## What you need to do
Extract the complete listing and repeat it word for word.

---------------

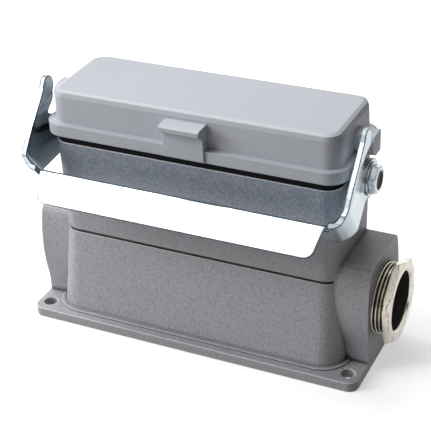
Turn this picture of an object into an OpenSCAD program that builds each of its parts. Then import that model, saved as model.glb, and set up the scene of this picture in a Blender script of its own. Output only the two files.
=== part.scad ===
// Heavy duty rectangular connector, size 24: surface mounting housing with side
// cable entry, single locking lever, hinged protective cover and a 24 pole
// female contact insert. +X is the cable entry end, -Y the lever side, +Z up,
// origin in the middle of the mounting face.

/* [View] */
// Piece to build, or all of them

/* [Mounting flange] */
// Length of the flange
flange_l = 138; // [110:1:180]
// Width of the flange
flange_w = 59.6; // [48:0.2:80]
// Thickness of the flange
flange_t = 3.8; // [3:0.1:6]
// Corner radius of the flange
flange_r = 4; // [2:0.5:8]
// Spacing of the fixing holes along the length
hole_dx = 128; // [100:1:170]
// Spacing of the fixing holes across the width
hole_dy = 48; // [38:0.5:70]
// Fixing hole diameter
hole_d = 5.5; // [4.3:0.1:6.6]

/* [Housing body] */
// Length of the housing at its rim
rim_l = 115.6; // [90:0.2:150]
// Width of the housing at its rim
rim_w = 38.6; // [30:0.2:60]
// Height of the housing rim above the mounting face
rim_z = 76; // [57:0.5:90]
// Height of the groove between lower and upper body
ledge_z = 37.6; // [25:0.1:50]
// Width of the groove
groove_w = 1.2; // [0.6:0.1:3]
// Depth of the groove
groove_d = 0.9; // [0.3:0.1:1.5]
// Inward taper of the upper body from rim to groove, each side
upper_taper = 0.5; // [0:0.1:3]
// Length of the body at its foot
foot_l = 120.6; // [100:0.2:160]
// Width of the body at its foot
foot_w = 49.8; // [40:0.2:65]
// Vertical corner radius at the foot
foot_r = 9.8; // [5:0.2:14]
// Vertical corner radius of the body
body_r = 6.5; // [4:0.5:12]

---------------

## Worked answer
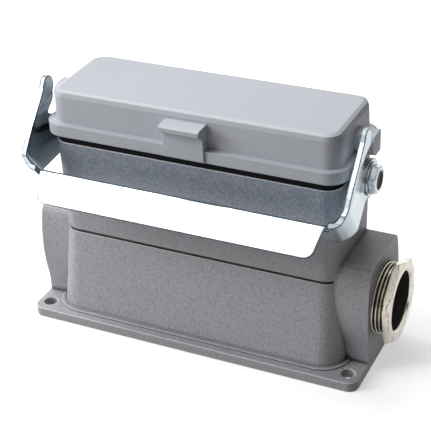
Turn this picture of an object into an OpenSCAD program that builds each of its parts. Then import that model, saved as model.glb, and set up the scene of this picture in a Blender script of its own. Output only the two files.
=== part.scad ===
// Heavy duty rectangular connector, size 24: surface mounting housing with side
// cable entry, single locking lever, hinged protective cover and a 24 pole
// female contact insert. +X is the cable entry end, -Y the lever side, +Z up,
// origin in the middle of the mounting face.

/* [View] */
// Piece to build, or all of them

/* [Mounting flange] */
// Length of the flange
flange_l = 138; // [110:1:180]
// Width of the flange
flange_w = 59.6; // [48:0.2:80]
// Thickness of the flange
flange_t = 3.8; // [3:0.1:6]
// Corner radius of the flange
flange_r = 4; // [2:0.5:8]
// Spacing of the fixing holes along the length
hole_dx = 128; // [100:1:170]
// Spacing of the fixing holes across the width
hole_dy = 48; // [38:0.5:70]
// Fixing hole diameter
hole_d = 5.5; // [4.3:0.1:6.6]

/* [Housing body] */
// Length of the housing at its rim
rim_l = 115.6; // [90:0.2:150]
// Width of the housing at its rim
rim_w = 38.6; // [30:0.2:60]
// Height of the housing rim above the mounting face
rim_z = 76; // [57:0.5:90]
// Height of the groove between lower and upper body
ledge_z = 37.6; // [25:0.1:50]
// Width of the groove
groove_w = 1.2; // [0.6:0.1:3]
// Depth of the groove
groove_d = 0.9; // [0.3:0.1:1.5]
// Inward taper of the upper body from rim to groove, each side
upper_taper = 0.5; // [0:0.1:3]
// Length of the body at its foot
foot_l = 120.6; // [100:0.2:160]
// Width of the body at its foot
foot_w = 49.8; // [40:0.2:65]
// Vertical corner radius at the foot
foot_r = 9.8; // [5:0.2:14]
// Vertical corner radius of the body
body_r = 6.5; // [4:0.5:12]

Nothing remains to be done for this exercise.